-- start Given material --

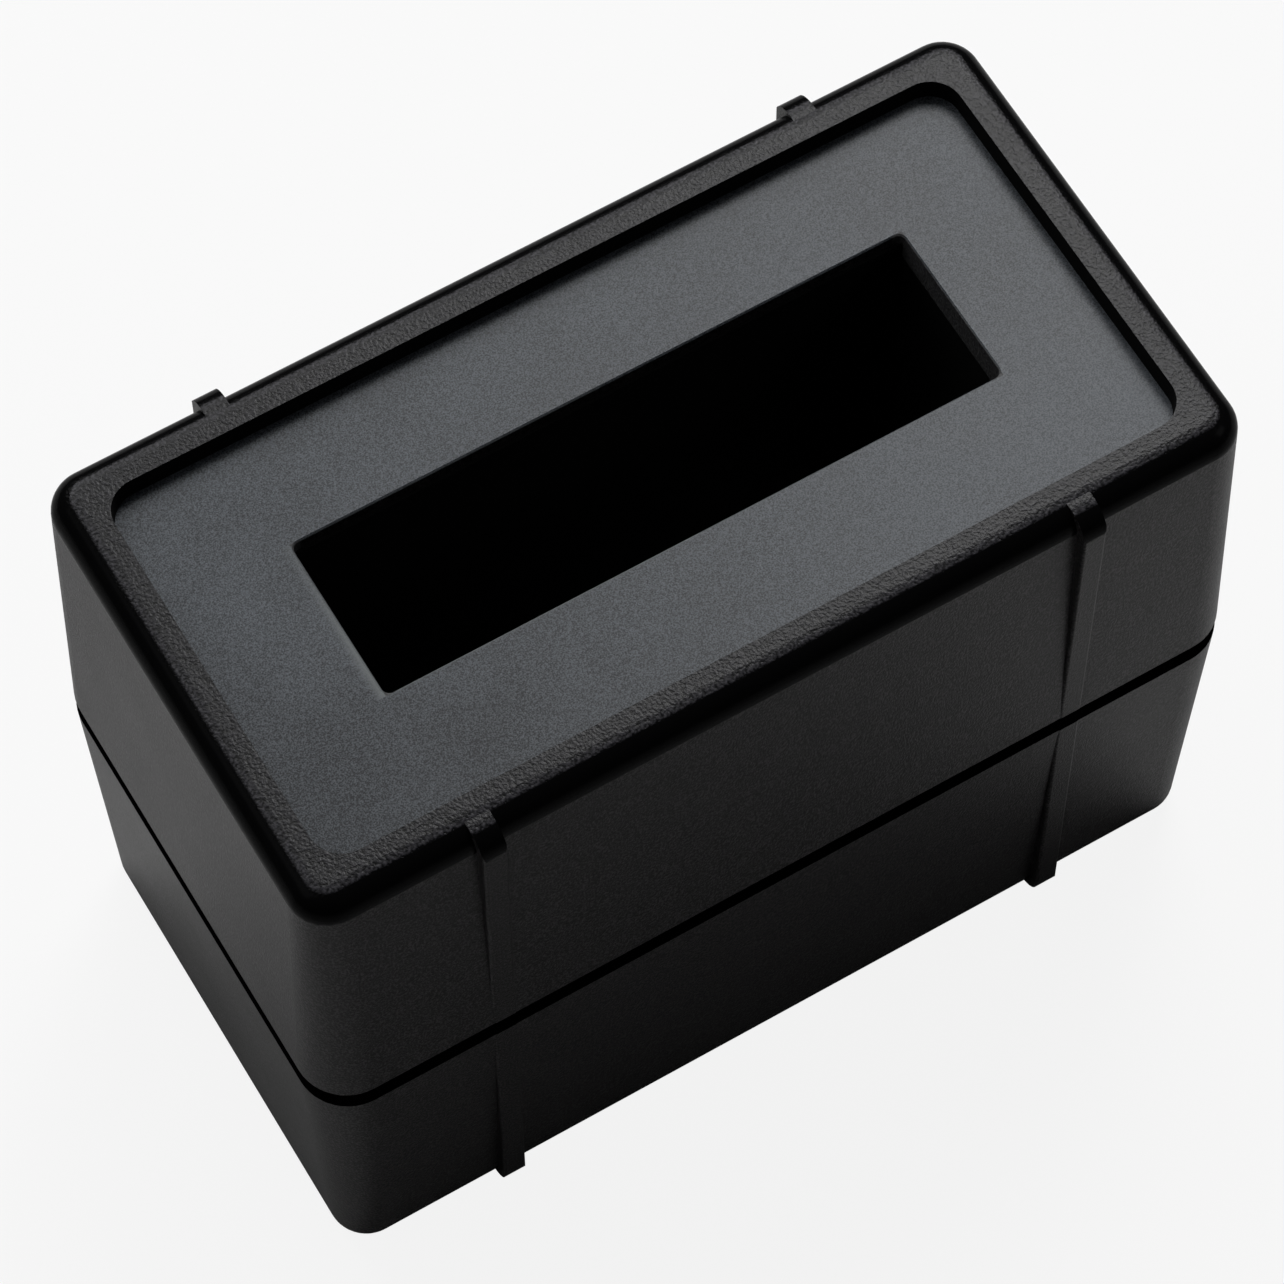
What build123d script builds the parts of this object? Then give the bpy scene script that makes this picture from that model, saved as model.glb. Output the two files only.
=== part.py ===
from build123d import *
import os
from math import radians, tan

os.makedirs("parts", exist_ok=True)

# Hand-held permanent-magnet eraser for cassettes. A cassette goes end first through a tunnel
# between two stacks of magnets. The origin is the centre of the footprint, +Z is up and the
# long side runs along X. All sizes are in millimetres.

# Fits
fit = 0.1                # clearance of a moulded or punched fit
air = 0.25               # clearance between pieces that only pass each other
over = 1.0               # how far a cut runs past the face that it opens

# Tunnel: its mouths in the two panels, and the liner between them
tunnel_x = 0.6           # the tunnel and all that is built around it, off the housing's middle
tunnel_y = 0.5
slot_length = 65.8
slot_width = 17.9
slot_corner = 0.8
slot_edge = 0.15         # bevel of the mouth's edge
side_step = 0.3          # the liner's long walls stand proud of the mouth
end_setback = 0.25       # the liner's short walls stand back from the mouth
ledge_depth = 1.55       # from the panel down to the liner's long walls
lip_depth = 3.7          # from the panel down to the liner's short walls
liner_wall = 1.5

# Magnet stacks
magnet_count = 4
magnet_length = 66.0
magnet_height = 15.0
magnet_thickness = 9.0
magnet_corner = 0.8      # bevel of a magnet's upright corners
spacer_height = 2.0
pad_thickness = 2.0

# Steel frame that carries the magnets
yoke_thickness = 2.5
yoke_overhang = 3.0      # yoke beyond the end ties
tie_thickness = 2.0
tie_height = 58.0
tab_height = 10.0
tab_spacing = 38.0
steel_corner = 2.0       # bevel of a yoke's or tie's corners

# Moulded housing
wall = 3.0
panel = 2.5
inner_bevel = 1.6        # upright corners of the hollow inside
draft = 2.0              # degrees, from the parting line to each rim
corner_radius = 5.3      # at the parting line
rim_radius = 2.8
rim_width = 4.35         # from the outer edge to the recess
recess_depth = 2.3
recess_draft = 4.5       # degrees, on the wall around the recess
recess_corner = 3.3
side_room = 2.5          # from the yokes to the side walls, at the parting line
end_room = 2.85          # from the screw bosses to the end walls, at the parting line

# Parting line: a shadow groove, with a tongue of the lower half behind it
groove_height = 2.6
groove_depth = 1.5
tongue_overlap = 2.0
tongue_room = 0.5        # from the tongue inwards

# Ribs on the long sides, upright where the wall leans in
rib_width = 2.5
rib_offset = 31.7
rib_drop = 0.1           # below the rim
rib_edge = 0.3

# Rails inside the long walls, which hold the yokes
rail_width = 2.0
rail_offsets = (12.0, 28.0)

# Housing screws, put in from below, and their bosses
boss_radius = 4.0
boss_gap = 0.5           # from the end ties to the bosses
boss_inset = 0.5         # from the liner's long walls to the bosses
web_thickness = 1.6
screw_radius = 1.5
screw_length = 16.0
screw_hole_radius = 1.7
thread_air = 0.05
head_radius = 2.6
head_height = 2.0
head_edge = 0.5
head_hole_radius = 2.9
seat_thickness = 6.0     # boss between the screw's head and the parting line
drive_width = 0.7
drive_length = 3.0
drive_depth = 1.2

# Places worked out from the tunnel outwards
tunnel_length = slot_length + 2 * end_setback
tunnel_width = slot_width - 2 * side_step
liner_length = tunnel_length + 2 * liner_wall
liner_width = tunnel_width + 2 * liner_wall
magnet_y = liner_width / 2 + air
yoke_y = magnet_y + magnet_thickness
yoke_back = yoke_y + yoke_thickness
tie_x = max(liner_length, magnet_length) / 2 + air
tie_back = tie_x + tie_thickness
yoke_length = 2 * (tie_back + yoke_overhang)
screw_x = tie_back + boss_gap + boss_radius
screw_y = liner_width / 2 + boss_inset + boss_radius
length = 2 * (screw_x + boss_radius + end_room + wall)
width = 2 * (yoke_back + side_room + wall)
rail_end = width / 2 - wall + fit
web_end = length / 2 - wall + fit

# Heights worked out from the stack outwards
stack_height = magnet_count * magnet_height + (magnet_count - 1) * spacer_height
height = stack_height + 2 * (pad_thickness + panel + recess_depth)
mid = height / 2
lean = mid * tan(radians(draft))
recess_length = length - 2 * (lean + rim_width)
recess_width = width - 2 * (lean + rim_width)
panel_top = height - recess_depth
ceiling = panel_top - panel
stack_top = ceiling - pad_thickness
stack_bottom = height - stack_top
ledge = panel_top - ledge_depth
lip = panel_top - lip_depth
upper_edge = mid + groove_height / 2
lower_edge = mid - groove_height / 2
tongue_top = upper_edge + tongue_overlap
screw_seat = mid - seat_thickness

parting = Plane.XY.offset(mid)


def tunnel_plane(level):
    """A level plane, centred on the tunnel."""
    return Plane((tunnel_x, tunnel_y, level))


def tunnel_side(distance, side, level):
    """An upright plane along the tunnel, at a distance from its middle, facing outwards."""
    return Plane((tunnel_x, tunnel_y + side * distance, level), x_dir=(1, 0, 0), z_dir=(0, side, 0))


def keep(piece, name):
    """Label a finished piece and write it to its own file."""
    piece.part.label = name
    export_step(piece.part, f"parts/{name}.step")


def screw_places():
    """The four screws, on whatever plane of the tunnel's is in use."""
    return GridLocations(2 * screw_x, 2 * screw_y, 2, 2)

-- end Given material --

Restate the listing exactly, starting at its first line and ending at the line where "pad_thickness = 2.0" occurs; include both and no other lines.

* Finished exercise:
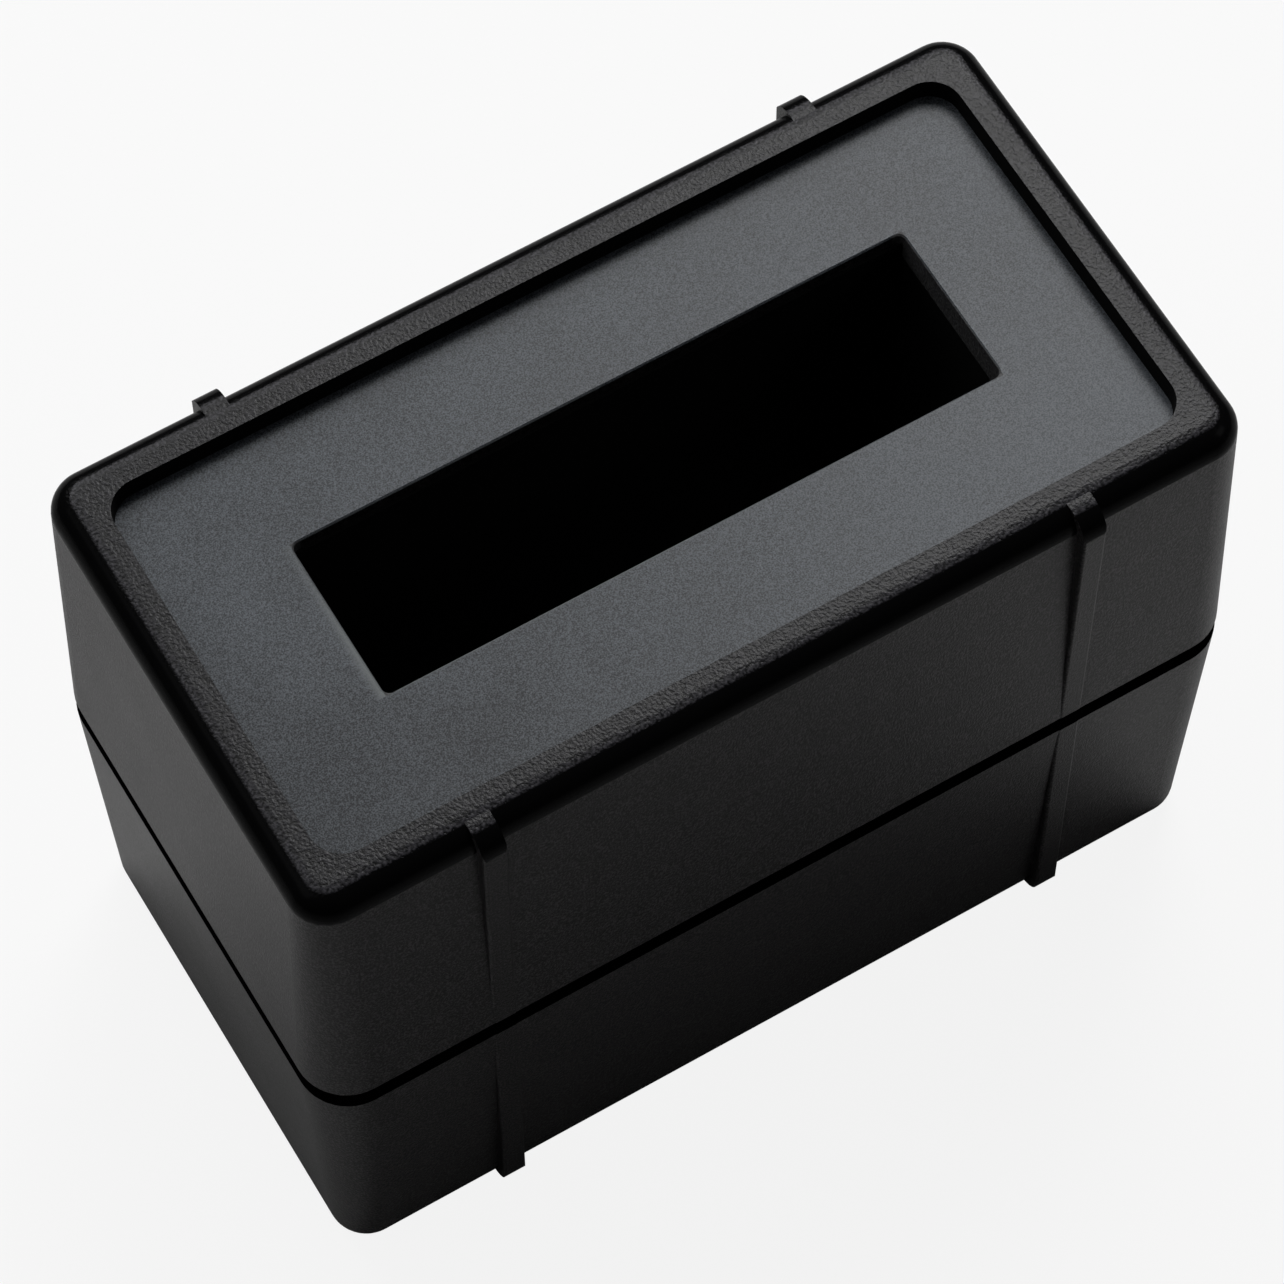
What build123d script builds the parts of this object? Then give the bpy scene script that makes this picture from that model, saved as model.glb. Output the two files only.
=== part.py ===
from build123d import *
import os
from math import radians, tan

os.makedirs("parts", exist_ok=True)

# Hand-held permanent-magnet eraser for cassettes. A cassette goes end first through a tunnel
# between two stacks of magnets. The origin is the centre of the footprint, +Z is up and the
# long side runs along X. All sizes are in millimetres.

# Fits
fit = 0.1                # clearance of a moulded or punched fit
air = 0.25               # clearance between pieces that only pass each other
over = 1.0               # how far a cut runs past the face that it opens

# Tunnel: its mouths in the two panels, and the liner between them
tunnel_x = 0.6           # the tunnel and all that is built around it, off the housing's middle
tunnel_y = 0.5
slot_length = 65.8
slot_width = 17.9
slot_corner = 0.8
slot_edge = 0.15         # bevel of the mouth's edge
side_step = 0.3          # the liner's long walls stand proud of the mouth
end_setback = 0.25       # the liner's short walls stand back from the mouth
ledge_depth = 1.55       # from the panel down to the liner's long walls
lip_depth = 3.7          # from the panel down to the liner's short walls
liner_wall = 1.5

# Magnet stacks
magnet_count = 4
magnet_length = 66.0
magnet_height = 15.0
magnet_thickness = 9.0
magnet_corner = 0.8      # bevel of a magnet's upright corners
spacer_height = 2.0
pad_thickness = 2.0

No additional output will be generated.